His comments come in the foreword to a collection of essays on housing published by the Conservative thinktank Bright Blue and housing charity Shelter.  

He says: “If one clear measure of success is having a home to call your own, we desperately need more homes to bring ownership within reach of many more people.”  

But the minister points out that the government’s wide-ranging Levelling Up and Regeneration Bill, currently making its way through parliament, is a key measure that will help boost supply.  

He adds that the legislation “also strengthens local leadership and reforms our planning system in a way that puts neighbourhoods firmly in control”.  

The government first introduced the Levelling Up and Regeneration Bill in May.  

In broad terms, the legislation devolves powers to local areas in England that want “more control over budgets, transport and skills”.  

It also bids to “improve the planning process” and “provide a legal basis for the setting and reporting” against the administration’s levelling up mission.   

But writing in the same paper Shelter chief executive Polly Neate and Bright Blue founder Ryan Shorthouse call the UK’s housing policy “frankly, a mess”.  

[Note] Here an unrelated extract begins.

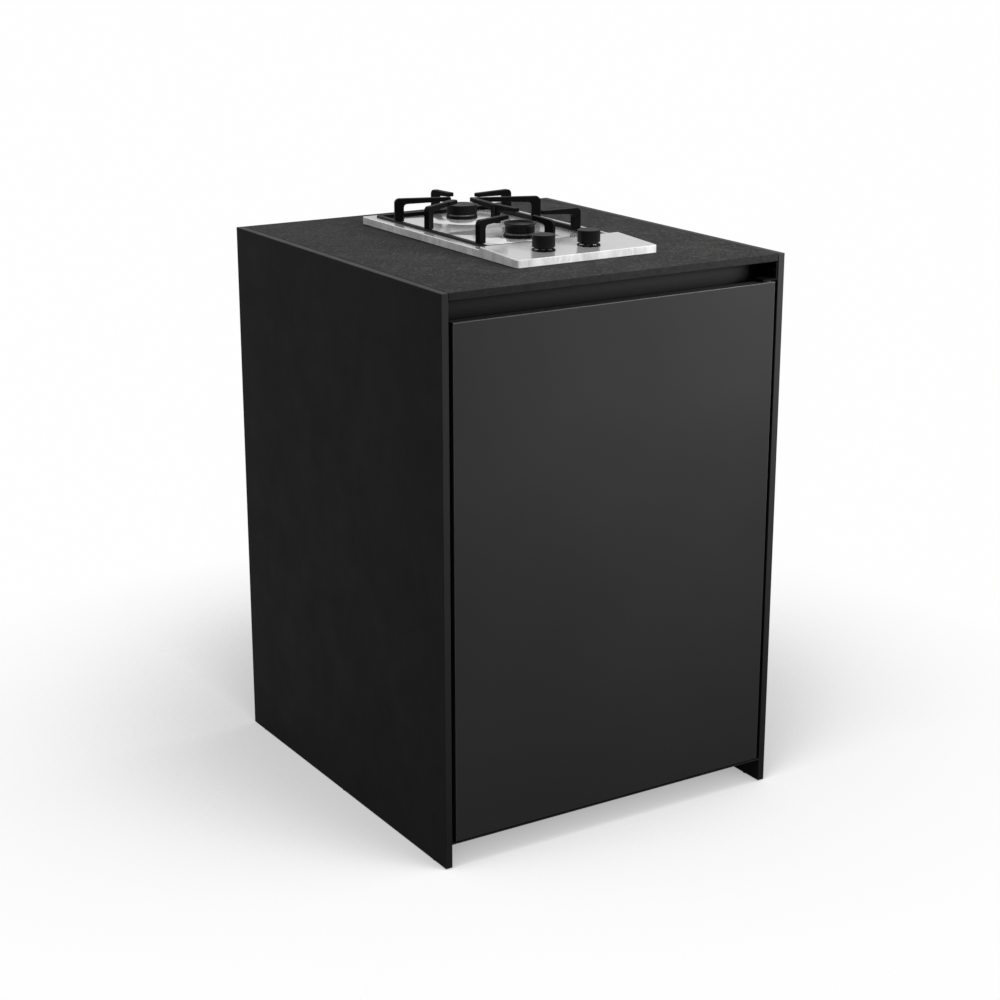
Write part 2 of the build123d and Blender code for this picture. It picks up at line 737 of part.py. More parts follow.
def clamp_screws():
    """Screws that press the clamps against the worktop's underside."""
    screws = []
    for side, y in clamp_sides():
        x = side * (HOB_WIDTH / 2 - BOX_INSET + CLAMP_REACH - 7)
        shank = rod(x, y, (CLAMP_LOW - 8, -WORKTOP), CLAMP_SCREW)
        head = Pos(x, y, CLAMP_LOW - 11) * extrude(RegularPolygon(4.6, 6), 3)
        screws.append(shank + head)
    return screws


# Burners

def burner_cup(name):
    """The fixed cup under the sheet, whose flange is the dark ring round the burner."""
    cup = turned([
        (0, CUP_LOW), (CUP_RADIUS, CUP_LOW), (CUP_RADIUS, DOME_TOP), (CUP_FLANGE, DOME_TOP),
        (CUP_FLANGE, CUP_TOP - 1), (CUP_FLANGE - 1, CUP_TOP), (CUP_BORE, CUP_TOP),
        (CUP_BORE, CUP_LOW + 6), (0, CUP_LOW + 6),
    ])
    cup -= rod(0, 0, (CUP_LOW, CUP_LOW + 6), INJECTOR_RADIUS)
    for angle, radius in ((IGNITER_ANGLE, 2.4), (THERMOCOUPLE_ANGLE, 2.6)):
        lug = block((CUP_BORE + 2, PROBE_ORBIT + 5), (-5, 5), (-9, -6))
        cup += Rot(0, 0, angle) * (lug - rod(PROBE_ORBIT, 0, (-9, -6), radius))
    return Pos(*BURNERS[name]) * cup


INJECTOR_RADIUS = 4.0
INJECTOR_TOP = -6.0


def injectors():
    """Brass gas jets in the bottoms of the cups."""
    jet = rod(0, 0, (CUP_LOW, INJECTOR_TOP), INJECTOR_RADIUS)
    jet += Pos(0, 0, CUP_LOW + 6) * extrude(RegularPolygon(5.5, 6), 2.5)
    jet -= rod(0, 0, (CUP_LOW, INJECTOR_TOP - 2), 1.5)
    return [Pos(*place) * jet for place in BURNERS.values()]


def burner_crown(name):
    """The loose aluminium flame ring, slotted all round, with its mixing tube."""
    crown = turned([
        (6, -2), (8, -2), (8, CUP_TOP - 4), (17.5, CUP_TOP - 4), (19.7, CUP_TOP - 4), (19.7, CUP_TOP),
        (CROWN_RADIUS, CUP_TOP), (CROWN_RADIUS, CROWN_TOP), (21, CROWN_TOP), (21, CROWN_FLOOR),
        (6, CROWN_FLOOR),
    ])
    port = block((20.5, CROWN_RADIUS + 1), (-0.8, 0.8), (CROWN_FLOOR + 0.3, CROWN_TOP))
    for number in range(PORTS):
        crown -= Rot(0, 0, number * 360 / PORTS) * port
    return Pos(*BURNERS[name]) * crown


def rear_cap():
    """The flat enamelled cap of the rear burner."""
    radius = 25.7
    cap = turned([
        (0, CROWN_TOP), (16, CROWN_TOP), (16, CROWN_TOP - CAP_PLUG), (20.6, CROWN_TOP - CAP_PLUG),
        (20.6, CROWN_TOP), (radius, CROWN_TOP), (radius, CAP_TOP), (0, CAP_TOP),
    ])
    cap = fillet(cap.faces().sort_by(Axis.Z)[-1].edges(), 1.4)
    return Pos(*BURNERS["rear"]) * cap


def front_cap():
    """The dished cap of the front burner, its rim flared outwards."""
    cap = turned([
        (0, CROWN_TOP), (16, CROWN_TOP), (16, CROWN_TOP - CAP_PLUG), (20.6, CROWN_TOP - CAP_PLUG),
        (20.6, CROWN_TOP), (24, CROWN_TOP), (24, CAP_TOP - 4.5), (26.2, CAP_TOP - 1.2),
        (26.2, CAP_TOP), (24.8, CAP_TOP), (22.4, CAP_TOP - 3), (0, CAP_TOP - 3),
    ])
    return Pos(*BURNERS["front"]) * cap


def igniters():
    """Spark electrodes: a white ceramic sleeve with a steel tip."""
    electrodes = []
    for name in BURNERS:
        x, y = probe_place(name, IGNITER_ANGLE)
        sleeve = rod(x, y, (-12, 20), 2.4)
        electrodes.append(sleeve + rod(x, y, (20, 23.5), 0.8) + rod(x, y, (-16, -12), LEAD_RADIUS))
    return electrodes


def thermocouples():
    """Flame sensors beside the burners, with their lower threaded sleeves."""
    probes = []
    for name in BURNERS:
        x, y = probe_place(name, THERMOCOUPLE_ANGLE)
        probes.append(rod(x, y, (-16, 22), 1.5) + rod(x, y, (-12, 6), 2.6))
    return probes


# Valves, knobs and gas line

def gas_valve(name):
    """A taper-plug gas valve with its neck, back outlet and front saddle on the manifold."""
    x, y = KNOBS[name]
    body = block((x - 12, x + 12), (VALVE_FRONT, VALVE_BACK), (VALVE_LOW, VALVE_TOP))
    body = chamfer(body.edges().filter_by(Axis.Z), 3.0)
    body += rod(x, y, (VALVE_TOP, NECK_TOP), 9.5)
    body += rod_y(x, (VALVE_BACK, VALVE_BACK + 8), PIPE_Z, 5.0)
    body -= rod_y(x, (VALVE_BACK + 2, VALVE_BACK + 8), PIPE_Z, PIPE_RADIUS)
    return body - rod(x, y, (STEM_LOW - 4, NECK_TOP), STEM_RADIUS + RUNNING)


def valve_stem(name):
    """The valve's spindle, with the shoulder that presses on the spring seat."""
    x, y = KNOBS[name]
    stem = rod(x, y, (STEM_LOW, STEM_TOP), STEM_RADIUS)
    return stem + rod(x, y, (SHOULDER_LOW, SHOULDER_LOW + 1.4), 6.5)


def spring_seat(name):
    """The washer between the spring and the spindle's shoulder: it moves down but doesn't turn."""
    x, y = KNOBS[name]
    return rod(x, y, (SEAT_LOW, SEAT_TOP), 9.0) - rod(x, y, (SEAT_LOW, SEAT_TOP), STEM_RADIUS + RUNNING)


def valve_spring(name):
    """The return spring round the spindle."""
    height = SEAT_LOW - NECK_TOP - 2 * SPRING_WIRE - 0.1
    helix = Helix(SPRING_PITCH, height, SPRING_RADIUS)
    coil = sweep((helix ^ 0) * Circle(SPRING_WIRE), path=helix, is_frenet=True)
    return Pos(*KNOBS[name], NECK_TOP + SPRING_WIRE + 0.05) * coil


def knob(name):
    """A plain cylindrical knob with a waist, a pointer nub and a bore for the spindle."""
    body = rod(0, 0, (KNOB_LOW, KNOB_TOP), KNOB_RADIUS)
    body = fillet(body.edges().group_by(Axis.Z)[-1], 0.9)
    body += rod(0, 0, (WAIST_LOW, KNOB_LOW), WAIST_RADIUS)
    nub = block((KNOB_RADIUS - 1, KNOB_RADIUS + 1.2), (-1.5, 1.5), (KNOB_TOP - 4.5, KNOB_TOP - 1.5))
    body += fillet(nub.edges().filter_by(Axis.Z), 0.5)
    body -= rod(0, 0, (WAIST_LOW, STEM_TOP + 0.3), STEM_RADIUS)
    return Pos(*KNOBS[name]) * body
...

They say: “A Conservative government, now in power for over 13 years, needs to make genuinely affordable and appropriate housing – of all different types of tenure – accessible to a much wider proportion of the population, especially younger generations and those on modest incomes.”  

The pair point out that in the 1960s, the country consistently built more than 300,000 homes a year, including an average of 126,000 homes for social rent.   

The average cost of a home at this time was, around £2,500 — two-and-a-half times the average salary.  

But they add that even though the 2019 Conservative Party manifesto promised to lift the supply of new homes to 300,000 per year, in fact, since 1980, the country has “struggled to build even 200,000 in a year”.  

The effect has been that house prices have “sky-rocketed, for a mixture of reasons – historically lax monetary policy and a shortage of housing”.  

They say: “Now, in order to buy a house, the average person would have to spend almost a decade of their life spending everything they earn on a house in order to be able to afford one.   

“In London, it would be over fifteen years.” 

The pair say that the high price of homes has had the knock-on effect of pushing up rents.  

They say that rents are at their highest levels since records began and over 48% of private renters “have no savings whatsoever”, which leaves them little chance of getting on the housing ladder.   

Standards in the rental market are poor, despite their high costs, they add.  

Almost one in four private rental homes and one in ten social homes fail to meet the Decent Homes Standard, a technical standard introduced by the government to ensure health and safety in housing, the writers point out.